Compared to streaming features, real-time features coming from your product or a third-party API can be easier to set up. However, real-time features are in the computation path of your model, so they will directly impact your prediction latency; any delays for computing more complex features will be reflected in the user experience. And any data pipelines for serving real-time features become part of the production infrastructure you’ll need to maintain for your model.

Wrapping up

Real-time ML is valuable when you need to build a feature that reacts immediately to new context or new signals from users. While this is a must for use cases like fraud detection, it’s also becoming increasingly table stakes for any app that does personalization. Users’ intent can easily change from hour to hour. That intent may not be explicitly stated by the user, but the product can learn what the intent is from the user’s behavior and personalize to it using real-time ML. 

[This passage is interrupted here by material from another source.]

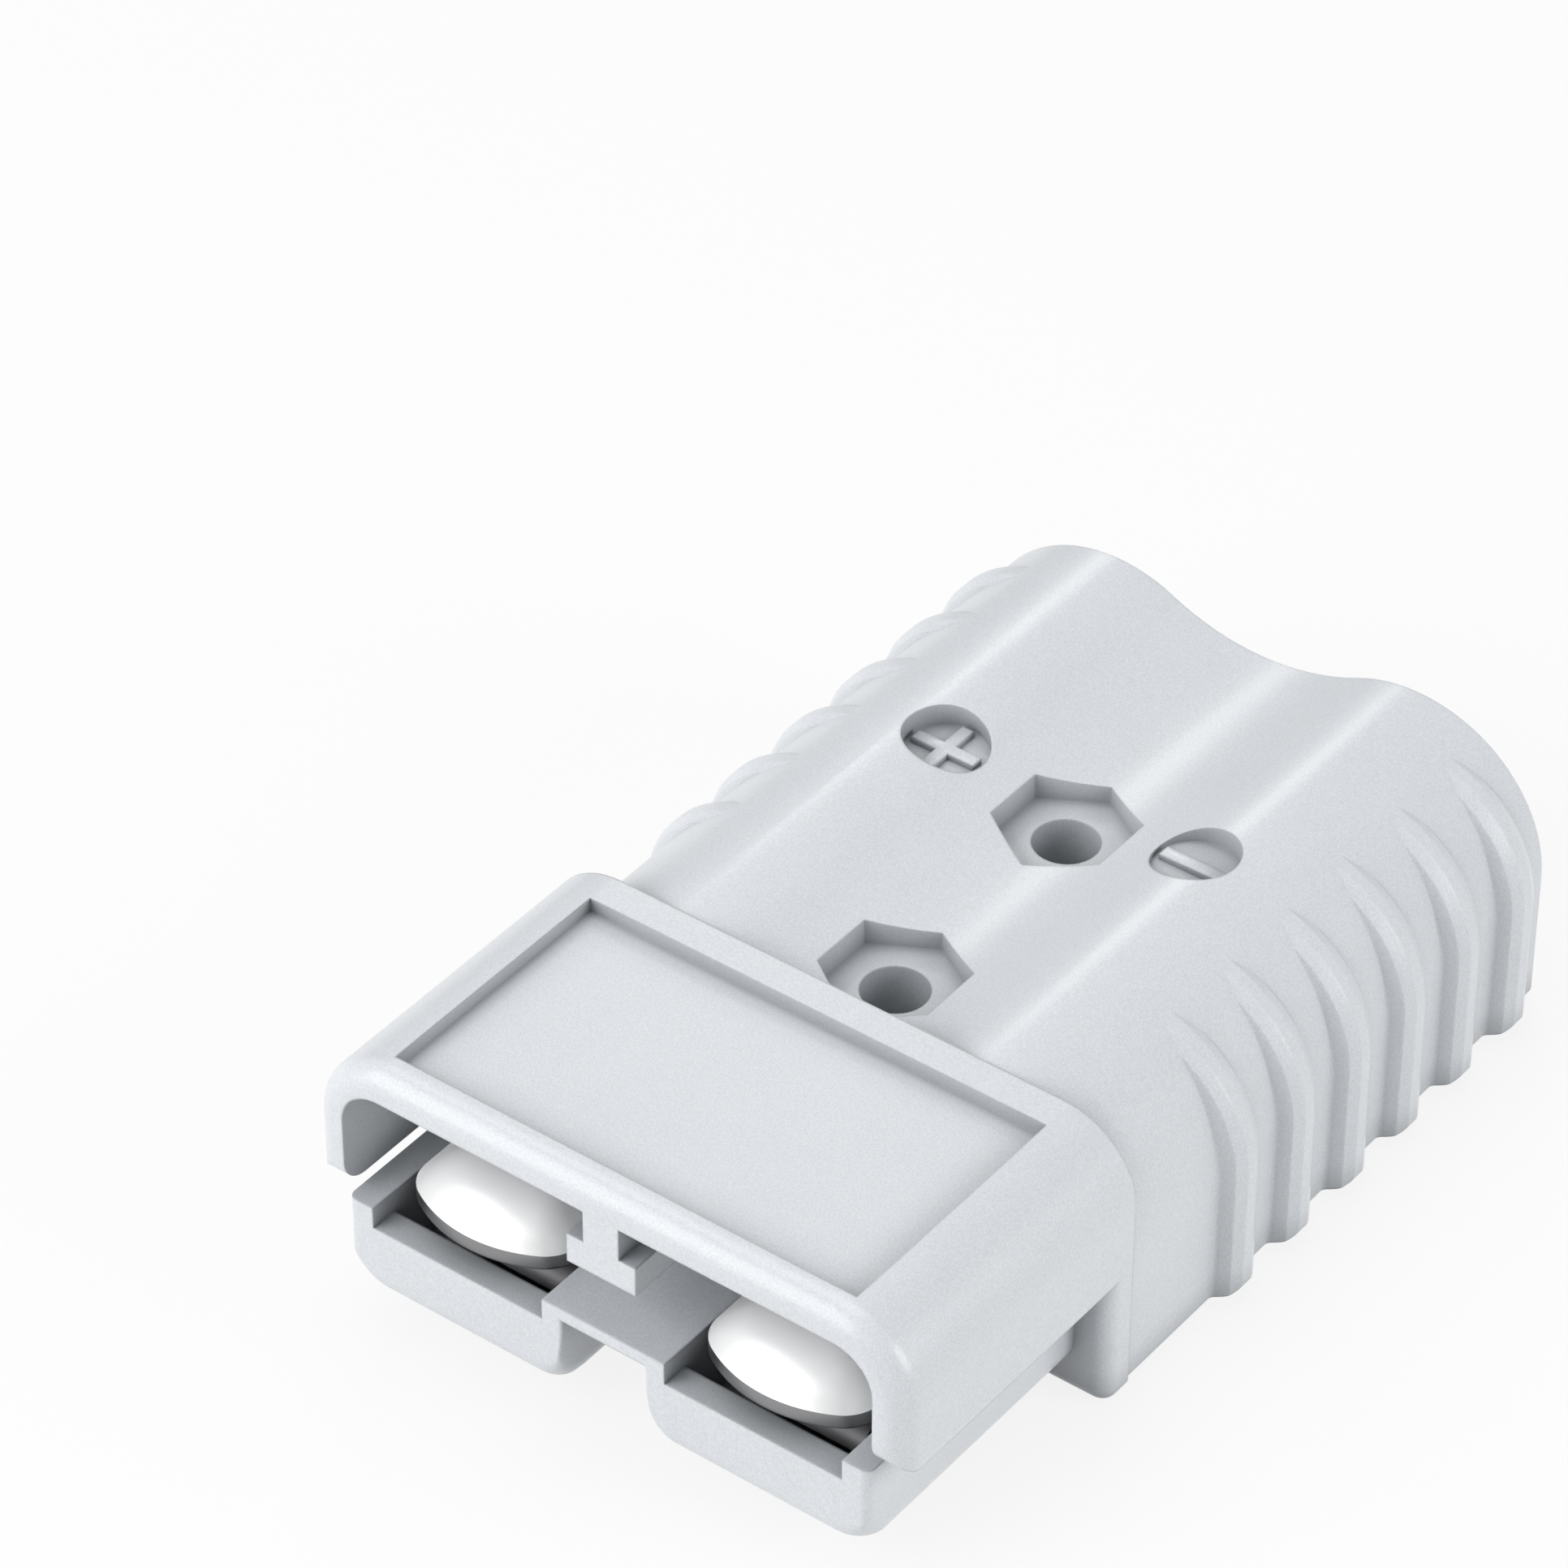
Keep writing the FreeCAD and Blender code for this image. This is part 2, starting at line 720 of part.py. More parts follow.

You can do backtesting to validate if real-time features will provide a significant lift to your model, keeping in mind that you can only measure the impact of network effects in production. If real-time ML sounds like a good fit for your use case, it’s important to consider whether you have the right stack in place.

Interested in learning more? Check out this webinar, where Claypot AI CEO Chip Huyen and Tecton CTO Kevin Stumpf discuss how to assess the incremental value of real-time ML for different use cases, evaluate if your tech stack is “real-time ready” and how to get there if not, and more.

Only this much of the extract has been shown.